PROBLEM STATEMENT:
From the listing below, copy only the lines from the line that contains "lies inside the fold" to the line that contains "obj.parent = None", counting those two lines as part of the copy.

DATA BLOCK:
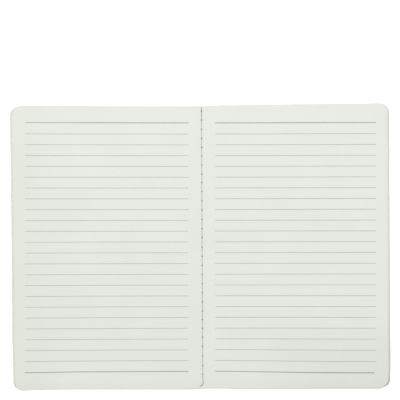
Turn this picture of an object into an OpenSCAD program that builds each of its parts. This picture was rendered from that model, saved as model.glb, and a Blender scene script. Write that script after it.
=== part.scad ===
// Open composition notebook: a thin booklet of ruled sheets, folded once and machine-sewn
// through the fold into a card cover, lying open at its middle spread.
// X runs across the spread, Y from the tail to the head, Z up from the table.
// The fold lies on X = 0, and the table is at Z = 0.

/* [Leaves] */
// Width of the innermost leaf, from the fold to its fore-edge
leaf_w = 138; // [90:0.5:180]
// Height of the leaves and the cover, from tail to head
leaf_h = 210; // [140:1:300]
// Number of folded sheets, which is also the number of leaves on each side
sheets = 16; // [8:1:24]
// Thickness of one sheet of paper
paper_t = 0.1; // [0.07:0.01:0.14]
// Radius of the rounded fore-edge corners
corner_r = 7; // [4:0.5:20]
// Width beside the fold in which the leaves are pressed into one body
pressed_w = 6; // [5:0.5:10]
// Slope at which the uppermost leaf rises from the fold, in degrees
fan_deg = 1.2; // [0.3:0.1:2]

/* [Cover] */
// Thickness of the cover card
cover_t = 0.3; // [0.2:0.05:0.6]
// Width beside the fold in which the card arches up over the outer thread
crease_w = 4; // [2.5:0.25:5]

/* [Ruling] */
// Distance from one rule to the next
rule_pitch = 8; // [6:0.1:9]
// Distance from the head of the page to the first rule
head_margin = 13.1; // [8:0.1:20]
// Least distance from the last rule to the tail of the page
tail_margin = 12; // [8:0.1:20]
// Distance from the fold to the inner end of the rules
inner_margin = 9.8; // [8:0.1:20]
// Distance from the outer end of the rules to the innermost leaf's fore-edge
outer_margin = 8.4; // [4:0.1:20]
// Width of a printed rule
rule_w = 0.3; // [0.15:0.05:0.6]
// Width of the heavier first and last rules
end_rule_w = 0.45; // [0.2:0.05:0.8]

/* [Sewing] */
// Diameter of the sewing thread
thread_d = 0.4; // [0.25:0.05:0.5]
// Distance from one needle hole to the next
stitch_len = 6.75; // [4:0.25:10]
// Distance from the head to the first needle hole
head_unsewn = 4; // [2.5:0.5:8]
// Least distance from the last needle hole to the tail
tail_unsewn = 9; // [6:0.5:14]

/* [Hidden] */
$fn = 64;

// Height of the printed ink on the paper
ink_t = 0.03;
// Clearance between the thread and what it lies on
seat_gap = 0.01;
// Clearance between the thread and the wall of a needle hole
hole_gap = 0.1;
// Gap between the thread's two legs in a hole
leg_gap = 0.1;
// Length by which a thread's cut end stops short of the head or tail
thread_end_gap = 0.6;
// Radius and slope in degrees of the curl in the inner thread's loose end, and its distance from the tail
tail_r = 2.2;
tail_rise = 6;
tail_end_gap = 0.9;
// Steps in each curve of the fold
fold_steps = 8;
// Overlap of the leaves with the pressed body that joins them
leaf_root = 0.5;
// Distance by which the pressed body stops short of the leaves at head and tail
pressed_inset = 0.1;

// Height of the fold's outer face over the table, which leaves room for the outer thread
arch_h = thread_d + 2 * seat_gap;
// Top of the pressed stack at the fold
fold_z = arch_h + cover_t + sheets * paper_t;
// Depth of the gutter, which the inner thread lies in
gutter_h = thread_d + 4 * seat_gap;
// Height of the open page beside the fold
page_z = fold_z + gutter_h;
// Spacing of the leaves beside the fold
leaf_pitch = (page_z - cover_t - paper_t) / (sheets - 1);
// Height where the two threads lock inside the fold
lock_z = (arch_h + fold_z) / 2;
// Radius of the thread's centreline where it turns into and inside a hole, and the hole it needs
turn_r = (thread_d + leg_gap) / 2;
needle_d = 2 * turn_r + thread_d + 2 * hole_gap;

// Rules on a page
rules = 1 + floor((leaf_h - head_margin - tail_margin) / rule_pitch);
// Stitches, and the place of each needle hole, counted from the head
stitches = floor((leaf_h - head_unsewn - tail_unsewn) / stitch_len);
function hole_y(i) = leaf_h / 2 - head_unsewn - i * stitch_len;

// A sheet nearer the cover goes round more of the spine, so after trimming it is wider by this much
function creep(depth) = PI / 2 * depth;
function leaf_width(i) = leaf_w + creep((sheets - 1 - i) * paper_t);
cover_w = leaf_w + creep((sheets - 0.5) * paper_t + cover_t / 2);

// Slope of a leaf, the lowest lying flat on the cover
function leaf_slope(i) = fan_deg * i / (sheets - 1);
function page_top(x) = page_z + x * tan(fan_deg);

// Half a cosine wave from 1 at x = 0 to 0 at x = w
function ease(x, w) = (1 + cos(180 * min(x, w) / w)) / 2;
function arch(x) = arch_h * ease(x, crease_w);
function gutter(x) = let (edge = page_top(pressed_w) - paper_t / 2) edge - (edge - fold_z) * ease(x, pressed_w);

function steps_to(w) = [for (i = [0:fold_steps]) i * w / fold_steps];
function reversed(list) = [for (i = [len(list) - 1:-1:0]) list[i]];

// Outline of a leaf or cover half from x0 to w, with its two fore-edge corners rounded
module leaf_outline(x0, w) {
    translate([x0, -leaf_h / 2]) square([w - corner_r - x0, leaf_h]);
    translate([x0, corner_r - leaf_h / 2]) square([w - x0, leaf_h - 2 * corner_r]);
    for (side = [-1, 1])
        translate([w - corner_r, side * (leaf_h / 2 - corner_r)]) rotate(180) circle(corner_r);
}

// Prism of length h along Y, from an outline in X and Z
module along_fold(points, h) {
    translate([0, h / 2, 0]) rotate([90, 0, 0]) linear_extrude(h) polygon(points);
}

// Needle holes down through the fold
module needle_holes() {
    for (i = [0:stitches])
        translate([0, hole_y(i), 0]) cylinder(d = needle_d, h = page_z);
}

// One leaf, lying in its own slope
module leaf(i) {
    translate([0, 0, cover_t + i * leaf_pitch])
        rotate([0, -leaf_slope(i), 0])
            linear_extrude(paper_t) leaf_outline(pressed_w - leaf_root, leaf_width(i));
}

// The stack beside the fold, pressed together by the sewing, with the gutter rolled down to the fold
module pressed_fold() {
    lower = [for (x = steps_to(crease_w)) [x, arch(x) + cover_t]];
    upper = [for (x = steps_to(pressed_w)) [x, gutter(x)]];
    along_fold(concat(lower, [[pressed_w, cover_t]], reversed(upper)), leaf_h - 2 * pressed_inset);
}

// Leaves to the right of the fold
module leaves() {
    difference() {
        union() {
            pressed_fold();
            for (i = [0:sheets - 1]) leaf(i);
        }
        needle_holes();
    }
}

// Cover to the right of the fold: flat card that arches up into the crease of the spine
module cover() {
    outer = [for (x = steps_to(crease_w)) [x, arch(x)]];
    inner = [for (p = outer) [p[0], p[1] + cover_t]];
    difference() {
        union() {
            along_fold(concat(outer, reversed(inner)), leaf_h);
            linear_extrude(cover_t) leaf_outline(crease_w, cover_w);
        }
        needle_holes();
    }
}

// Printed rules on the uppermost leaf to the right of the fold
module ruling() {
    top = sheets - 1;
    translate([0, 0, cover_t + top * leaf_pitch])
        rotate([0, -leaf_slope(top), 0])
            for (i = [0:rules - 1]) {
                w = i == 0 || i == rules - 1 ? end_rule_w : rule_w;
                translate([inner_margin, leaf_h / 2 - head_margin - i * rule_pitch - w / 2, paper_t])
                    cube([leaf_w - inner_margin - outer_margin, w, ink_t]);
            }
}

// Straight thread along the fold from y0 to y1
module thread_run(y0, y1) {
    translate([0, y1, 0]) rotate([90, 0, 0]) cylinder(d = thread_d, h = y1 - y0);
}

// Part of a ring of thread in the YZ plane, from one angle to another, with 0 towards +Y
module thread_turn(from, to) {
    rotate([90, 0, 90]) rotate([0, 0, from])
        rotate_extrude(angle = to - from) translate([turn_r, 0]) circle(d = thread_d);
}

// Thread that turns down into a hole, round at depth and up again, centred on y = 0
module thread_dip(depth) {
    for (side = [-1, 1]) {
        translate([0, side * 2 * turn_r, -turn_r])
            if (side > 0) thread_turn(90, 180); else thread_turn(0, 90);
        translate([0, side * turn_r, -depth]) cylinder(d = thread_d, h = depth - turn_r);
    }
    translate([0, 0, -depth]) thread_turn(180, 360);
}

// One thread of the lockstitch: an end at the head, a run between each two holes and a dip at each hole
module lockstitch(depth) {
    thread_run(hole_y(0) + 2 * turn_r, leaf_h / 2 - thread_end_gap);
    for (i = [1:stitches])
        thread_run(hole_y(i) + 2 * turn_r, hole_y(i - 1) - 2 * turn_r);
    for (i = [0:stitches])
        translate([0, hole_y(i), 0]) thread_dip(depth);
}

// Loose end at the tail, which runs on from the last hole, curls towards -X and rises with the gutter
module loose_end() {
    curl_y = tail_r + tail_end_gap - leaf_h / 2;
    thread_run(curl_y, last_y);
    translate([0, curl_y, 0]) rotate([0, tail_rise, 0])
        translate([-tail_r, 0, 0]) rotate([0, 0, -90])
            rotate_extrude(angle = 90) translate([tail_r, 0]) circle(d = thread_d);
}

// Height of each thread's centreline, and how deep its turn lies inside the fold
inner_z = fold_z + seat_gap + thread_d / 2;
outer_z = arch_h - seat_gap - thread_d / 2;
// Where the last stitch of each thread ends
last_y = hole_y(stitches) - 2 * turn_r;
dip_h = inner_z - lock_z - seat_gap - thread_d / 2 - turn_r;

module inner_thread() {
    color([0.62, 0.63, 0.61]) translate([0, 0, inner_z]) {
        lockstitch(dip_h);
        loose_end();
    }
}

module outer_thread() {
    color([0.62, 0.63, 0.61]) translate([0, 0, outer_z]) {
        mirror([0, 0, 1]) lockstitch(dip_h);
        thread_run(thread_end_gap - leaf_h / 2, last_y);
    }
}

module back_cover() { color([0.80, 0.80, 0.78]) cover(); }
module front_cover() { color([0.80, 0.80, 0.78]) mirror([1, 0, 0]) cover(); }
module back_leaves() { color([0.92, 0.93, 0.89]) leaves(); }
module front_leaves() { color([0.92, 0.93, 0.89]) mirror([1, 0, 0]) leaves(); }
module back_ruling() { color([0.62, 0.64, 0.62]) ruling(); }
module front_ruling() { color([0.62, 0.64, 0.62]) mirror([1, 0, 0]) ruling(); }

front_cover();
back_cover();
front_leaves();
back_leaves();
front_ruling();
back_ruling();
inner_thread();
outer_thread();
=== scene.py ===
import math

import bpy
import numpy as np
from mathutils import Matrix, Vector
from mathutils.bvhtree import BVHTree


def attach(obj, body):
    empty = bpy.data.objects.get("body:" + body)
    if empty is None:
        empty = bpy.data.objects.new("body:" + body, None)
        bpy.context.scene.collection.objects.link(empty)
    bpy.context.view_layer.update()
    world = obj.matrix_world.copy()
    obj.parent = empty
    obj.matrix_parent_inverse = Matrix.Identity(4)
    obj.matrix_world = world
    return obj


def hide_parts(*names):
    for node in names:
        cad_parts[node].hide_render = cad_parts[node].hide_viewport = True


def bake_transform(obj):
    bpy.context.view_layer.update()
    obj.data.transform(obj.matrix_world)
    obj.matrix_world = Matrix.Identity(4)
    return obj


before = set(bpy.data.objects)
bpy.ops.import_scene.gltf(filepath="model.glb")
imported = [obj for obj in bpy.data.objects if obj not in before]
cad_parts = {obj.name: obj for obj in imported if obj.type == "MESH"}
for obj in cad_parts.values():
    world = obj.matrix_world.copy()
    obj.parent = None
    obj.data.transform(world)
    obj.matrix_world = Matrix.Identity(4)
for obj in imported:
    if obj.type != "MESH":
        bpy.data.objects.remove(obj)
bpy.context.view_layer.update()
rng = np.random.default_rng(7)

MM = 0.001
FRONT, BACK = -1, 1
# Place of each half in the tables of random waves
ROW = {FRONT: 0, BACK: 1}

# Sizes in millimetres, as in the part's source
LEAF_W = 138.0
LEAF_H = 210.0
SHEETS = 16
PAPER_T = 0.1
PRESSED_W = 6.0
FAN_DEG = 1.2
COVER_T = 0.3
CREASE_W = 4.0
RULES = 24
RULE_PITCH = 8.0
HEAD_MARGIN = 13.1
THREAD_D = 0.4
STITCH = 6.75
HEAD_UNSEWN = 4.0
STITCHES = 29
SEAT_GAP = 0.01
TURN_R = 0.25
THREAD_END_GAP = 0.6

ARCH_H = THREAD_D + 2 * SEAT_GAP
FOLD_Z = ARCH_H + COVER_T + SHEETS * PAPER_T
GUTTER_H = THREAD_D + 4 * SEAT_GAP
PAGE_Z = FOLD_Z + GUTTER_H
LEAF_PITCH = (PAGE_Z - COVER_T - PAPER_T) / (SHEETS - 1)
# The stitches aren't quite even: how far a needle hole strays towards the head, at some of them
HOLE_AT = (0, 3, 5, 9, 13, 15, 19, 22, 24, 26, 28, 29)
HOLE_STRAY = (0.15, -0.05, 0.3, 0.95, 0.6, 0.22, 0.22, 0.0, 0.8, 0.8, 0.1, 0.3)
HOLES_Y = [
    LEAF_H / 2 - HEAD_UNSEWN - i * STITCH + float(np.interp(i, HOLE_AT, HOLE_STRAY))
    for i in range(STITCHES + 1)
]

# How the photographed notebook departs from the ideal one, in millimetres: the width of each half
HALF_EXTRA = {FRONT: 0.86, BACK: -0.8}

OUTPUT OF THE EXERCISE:
// Height of each thread's centreline, and how deep its turn lies inside the fold
inner_z = fold_z + seat_gap + thread_d / 2;
outer_z = arch_h - seat_gap - thread_d / 2;
// Where the last stitch of each thread ends
last_y = hole_y(stitches) - 2 * turn_r;
dip_h = inner_z - lock_z - seat_gap - thread_d / 2 - turn_r;

module inner_thread() {
    color([0.62, 0.63, 0.61]) translate([0, 0, inner_z]) {
        lockstitch(dip_h);
        loose_end();
    }
}

module outer_thread() {
    color([0.62, 0.63, 0.61]) translate([0, 0, outer_z]) {
        mirror([0, 0, 1]) lockstitch(dip_h);
        thread_run(thread_end_gap - leaf_h / 2, last_y);
    }
}

module back_cover() { color([0.80, 0.80, 0.78]) cover(); }
module front_cover() { color([0.80, 0.80, 0.78]) mirror([1, 0, 0]) cover(); }
module back_leaves() { color([0.92, 0.93, 0.89]) leaves(); }
module front_leaves() { color([0.92, 0.93, 0.89]) mirror([1, 0, 0]) leaves(); }
module back_ruling() { color([0.62, 0.64, 0.62]) ruling(); }
module front_ruling() { color([0.62, 0.64, 0.62]) mirror([1, 0, 0]) ruling(); }

front_cover();
back_cover();
front_leaves();
back_leaves();
front_ruling();
back_ruling();
inner_thread();
outer_thread();
=== scene.py ===
import math

import bpy
import numpy as np
from mathutils import Matrix, Vector
from mathutils.bvhtree import BVHTree


def attach(obj, body):
    empty = bpy.data.objects.get("body:" + body)
    if empty is None:
        empty = bpy.data.objects.new("body:" + body, None)
        bpy.context.scene.collection.objects.link(empty)
    bpy.context.view_layer.update()
    world = obj.matrix_world.copy()
    obj.parent = empty
    obj.matrix_parent_inverse = Matrix.Identity(4)
    obj.matrix_world = world
    return obj


def hide_parts(*names):
    for node in names:
        cad_parts[node].hide_render = cad_parts[node].hide_viewport = True


def bake_transform(obj):
    bpy.context.view_layer.update()
    obj.data.transform(obj.matrix_world)
    obj.matrix_world = Matrix.Identity(4)
    return obj


before = set(bpy.data.objects)
bpy.ops.import_scene.gltf(filepath="model.glb")
imported = [obj for obj in bpy.data.objects if obj not in before]
cad_parts = {obj.name: obj for obj in imported if obj.type == "MESH"}
for obj in cad_parts.values():
    world = obj.matrix_world.copy()
    obj.parent = None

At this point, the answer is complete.